America is approaching energy independence, but still needs to remove obstacles, Energy Secretary Rick Perry says.
“The previous administration talked about energy independence, but wouldn’t drill and transport. It was all talk,” @SecretaryPerry says.
“We are very close to being energy independent,” Perry told The Daily Signal in a brief interview. “Regarding our ability to retrieve energy, we don’t need anybody. Transportation may be our biggest impediment.”
The United States is a net energy exporter, the former Texas governor noted, but an old law and the Obama administration’s preference for some energy industries over others prevented the nation from being as strong as necessary.
The 1920 Jones Act requires that vessels carrying fuel or other goods in U.S. waters between U.S. ports must be built, registered, owned, and crewed by American citizens.
Because it costs more to build and operate ships in the U.S. than in other countries, it can cost as much as three times more to ship oil from the Gulf of Mexico to New England states than it would cost to ship the same amount of oil from Florida to Europe, according to an analysis last month from the American Enterprise Institute.
The Obama administration’s preference for green industries such as solar and wind was not the “all of the above” strategy the Trump administration prefers, Perry told The Daily Signal on June 30:
The previous administration talked about energy independence, but they wouldn’t drill and transport. It was all talk. They had a clear message to industries such as fossil fuels and nuclear. We [in the Trump administration] are all of the above. We are not here to pick winners and losers. The market can pick winners and losers.

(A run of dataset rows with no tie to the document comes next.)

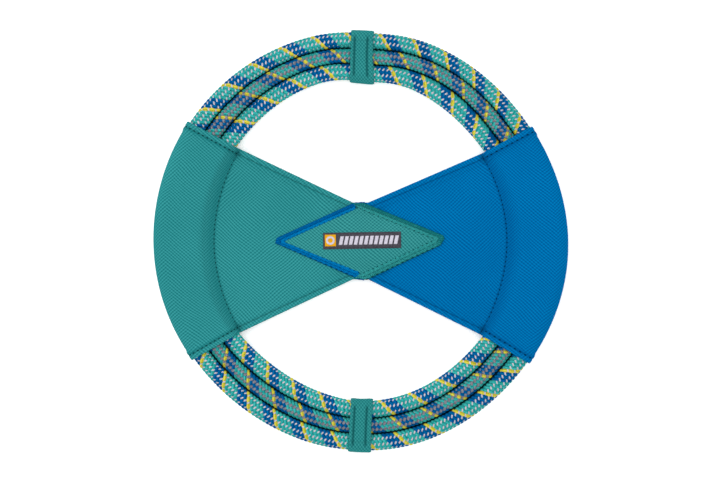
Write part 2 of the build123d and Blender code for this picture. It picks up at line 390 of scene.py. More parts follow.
def held_weave(rope, psi, weave):
    """The weave's rise and fall, held down where the rope presses on the next."""
    pressed = np.clip((facing(rope, psi) - 0.75) / 0.2, 0, 1)
    return weave * (1 - pressed) - pressed


def yarn_tubes(rope, theta, psi, depth, size, sides):
    """Tubes of yarns wound along psi at a depth below the surface, and their maps."""
    path = on_rope(rope, theta, psi, depth)
    axis = on_rope(rope, theta, psi, ropes[rope][1])
    wide, thick = size
    maps = np.stack([tube_map(path, sides), rope_shade_map(rope, psi, sides)], -1)
    return swept_tubes(path, path - axis, thick, wide, sides), maps


bed_rows, bed_sides = 540, 24
bed_depth = 1.5
core_depth = 2.05

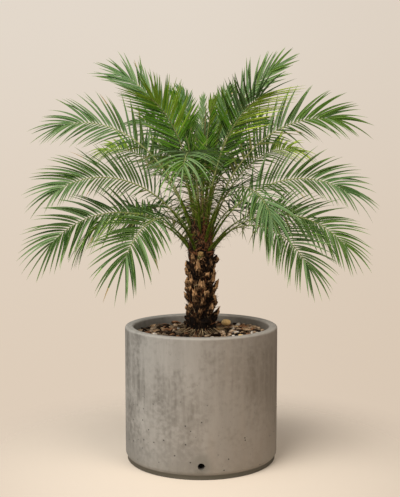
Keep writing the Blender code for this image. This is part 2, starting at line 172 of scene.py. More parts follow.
# Single fronds, by ring and azimuth, whose leaflets hang, open or fade in their own way.
OWN_WAYS = {
    ("low", 148): {"sag": 0.36, "leaflet": 1.12, "wispy": 0.3, "patch": ("lime", 1, 0.22, 0.80)},
    ("low", 195): {"tip_spread": 42, "closing": 1.4, "reach": 1.12},
    ("low", 240): {"tip_spread": 46, "closing": 1.6, "pairs": 36, "reach": 1.28},
    ("low", 310): {"tip_spread": 40, "closing": 1.4, "slim": 0.80},
    ("low", 345): {"slim": 0.82},
    ("middle", 200): {"wispy": 0.22, "under": 0.64},
    ("middle", 297): {"slim": 0.78, "wispy": 0.30},
    ("middle", 350): {"slim": 0.90, "wispy": 0.24},
    ("upper", 10): {"slim": 1.04, "wispy": 0.55, "reach": 1.08},
    ("upper", 166): {"wispy": 0.38, "under": 0.86, "slim": 0.88, "shaded": 0.3, "end_from": 0.46},
    ("upper", 263): {
        "sag": 0.30, "tip_spread": 62, "closing": 1.7, "pairs": 37, "slim": 0.74, "end_from": 0.50,
    },
    ("top", 66): {"leaflet": 0.62},
    ("top", 107): {"leaflet": 0.60},
    ("top", 148): {"leaflet": 0.72, "reach": 1.6, "tip_spread": 24},
    ("top", 235): {
        "leaflet": 0.98, "reach": 1.25, "closing": 1.9, "tip_spread": 30, "slim": 0.80,
        "wispy": 0.22, "end_from": 0.88, "patch": ("yellow_green", 1, 0.52, 0.90),
    },
    ("top", 312): {
        "leaflet": 0.98, "reach": 1.35, "under": 0.68, "slim": 0.78, "sag": 0.10, "tip_spread": 46,
        "pairs": 37, "end_from": 0.74, "patch": ("golden", 1, 0.58, 0.97),
    },
    ("young", 87): {"leaflet": 0.42, "slim": 0.60},
    ("young", 286): {"leaflet": 0.64},
    ("young", 340): {"leaflet": 0.56},
}

# Finer sizes that only show here

PETIOLE_RADIUS = 0.0068
RIB_RADIUS = 0.0025
RIB_TIP_RADIUS = 0.0009
RIB_POINTS = 25
ROLLED_FROM = 0.4  # share of the rib from where the blade is rolled in full

LEAFLET_WIDTH = 0.0093
LEAFLET_FOLD = math.radians(24)
MIDRIB_WIDTH = 0.0006
SPINES_A_SIDE = 8
SPINE_WIDTH = 0.0018
HAIRS_A_SIDE = 12
HAIR_WIDTH = 0.0009
SPINE_FOLD = math.radians(35)

# No leaflet stands in front of the spear here
BARE_SPEAR_X = 0.012
BARE_SPEAR_MARGIN = 0.009
BARE_SPEAR_FROM = 1.07

BOOT_COUNT = 58
BOOT_WIDTH = 0.031
BOOT_THICKNESS = 0.018
BOOT_LENGTH = 0.038
BOOT_LEAN = math.radians(25)
STRAND_FOLD = math.radians(12)

SOIL_RADIUS = 0.2215
MULCH_INNER_RADIUS = 0.040
MULCH_OUTER_RADIUS = 0.214
CHIPS = 1150
PEBBLES = 160

POT_FLOOR = 0.033
FLOOR_RADIUS = 6.0
FLOOR_FADE = (0.28, 0.98)

# Tints of the leaflets, spines and hairs

TINTS = {
    "deep": (0.030, 0.070, 0.006),
    "mid": (0.056, 0.122, 0.010),
    "bluish": (0.066, 0.136, 0.042),
    "sage": (0.120, 0.196, 0.078),
    # shade is painted shade, for leaflets near the petiole and the feet of leaflets in the crown's middle
    "shade": (0.016, 0.052, 0.002),
    "fresh": (0.068, 0.196, 0.003),
    # yellow_green, lime and golden are yellowing leaflets, painted brighter to look lit through from
    # behind
    "yellow_green": (0.200, 0.340, 0.018),
    "lime": (0.240, 0.360, 0.034),
    "golden": (0.560, 0.740, 0.090),
    "straw": (0.300, 0.220, 0.095),
    "brown": (0.078, 0.050, 0.020),
    "olive": (0.120, 0.128, 0.030),
    "midrib": (0.230, 0.300, 0.110),
}

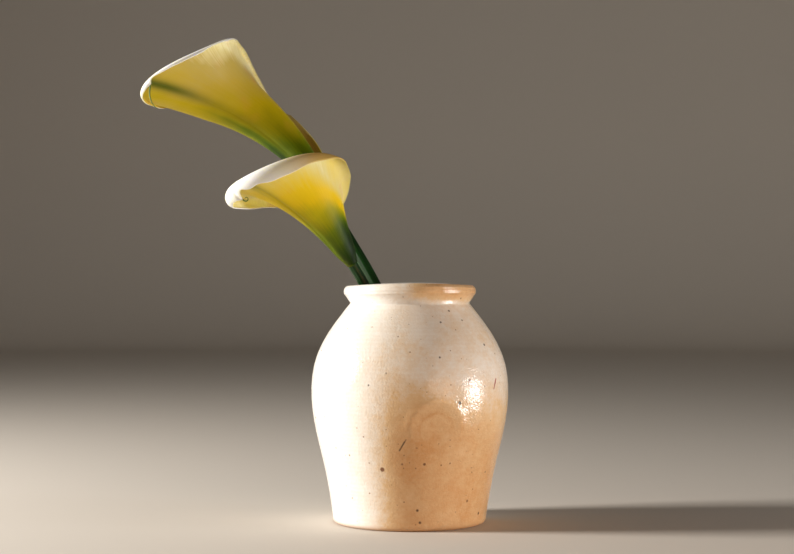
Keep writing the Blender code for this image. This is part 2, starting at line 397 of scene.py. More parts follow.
def glazed_stoneware():
    """Stoneware dipped in a milky feldspar glaze and fired to a gloss: cream, with painted warm shade in tan
    on its right side and round its collar, a tan patch where the glaze lies thin, brown and black iron specks
    that bled through, and an orange-peel skin."""
    material, tree, shader = new_material("dipped_feldspar_glaze_on_stoneware")
    place = node(tree, "ShaderNodeTexCoord").outputs["Object"]
    # Painted warm shade and glow, with the thin patch of glaze, broken up by clouds of 62 mm, 9 mm and 2.5 mm
    noises = []
    for size, detail, roughness in ((62.5, 2.0, 0.5), (9.0909, 4.0, 0.6), (2.5, 3.0, 0.7)):
        inputs = {"Vector": place, "Scale": 1 / (size * MM), "Detail": detail, "Roughness": roughness}
        noises.append(node(tree, "ShaderNodeTexNoise", inputs).outputs[0])
    cloud, mottle, grain = noises
    warm = node(tree, "ShaderNodeAttribute", attribute_name="blush").outputs["Fac"]
    for noise, depth in ((cloud, 0.22), (mottle, 0.16), (grain, 0.13)):
        swing = node(tree, "ShaderNodeMapRange", {0: noise, 1: 0.3, 2: 0.7, 3: -depth / 2, 4: depth / 2})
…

President Donald Trump delivered an address June 29 at the Energy Department in which he declared the U.S. was on a path to “energy dominance.”
Trump announced a review of U.S. nuclear energy policy; construction of an oil pipeline to Mexico to increase energy exports; negotiations to sell more American natural gas to South Korea; Energy Department approval of two applications to export liquefied natural gas; and creation of an offshore oil and gas leasing program.
Perry vowed to expedite the exporting of liquefied natural gas. With hydraulic fracturing, or fracking, the U.S. has become the largest producer of liquefied natural gas in the world, according to the federal Energy Information Administration.
It has been up to the Energy Department to approve those exports based on whether they are in the national interest.
“If a company meets the rules and standards, we’ll say, ‘Here’s the permit,’” Perry said in the interview.
Speaking at the White House last week, the two-time Republican presidential candidate said he wanted to make nuclear energy “cool again.”
He told The Daily Signal the way to do that would be showing government isn’t hostile:
Somehow, it’s not been in the forefront of our energy portfolio, and our supply chain of future nuclear scientists [is] not being developed. We want to get them back, with the acknowledgement they will have the support of their government.
That support won’t come through subsidies, as with green energy projects under President Barack Obama, but a priority for national laboratories to test new nuclear technology, Perry said.
Perry cited NuScale Power in Idaho, which is working on a “modular” nuclear reactor, a smaller factory-built model that eliminates many risks of installing and reduces construction costs. Some of the modular reactors could be used to power a single manufacturing facility.
Before Trump announced a review of the nation’s nuclear policy last week, media reports raised questions about whether the administration would support NuScale with tax dollars.
Overall, Trump’s fiscal 2018 budget proposal would cut the Energy Department’s nuclear energy office by 31 percent, affecting grants to research, including those that have gone to projects such as NuScale’s, The Washington Post reported.
Whether it’s “energy independence” or “energy dominance,” clearing regulatory hurdles for American energy will benefit national security, economy, and the environment, Perry said.
It also will create U.S. jobs and boost the economies of allies buying the affordable energy.
The man who was governor of Texas for 14 years rejects what he calls a “false narrative” that the U.S. can’t tap its natural resources while protecting the environment.
Texas led the nation in emission reductions during his time as governor, Perry said. Carbon emissions went down by 20 percent, sulfur dioxide emissions declined by 50 percent, and nitrogen oxide dropped by 60 percent.
“We will not have to rely on countries that may or may not like us,” Perry told The Daily Signal. “It also would be good for our allies who will know they don’t have to rely on Russian gas. For Poland and Ukraine, and for that matter the United Kingdom, it would be good to know you’re getting energy resources from an ally.”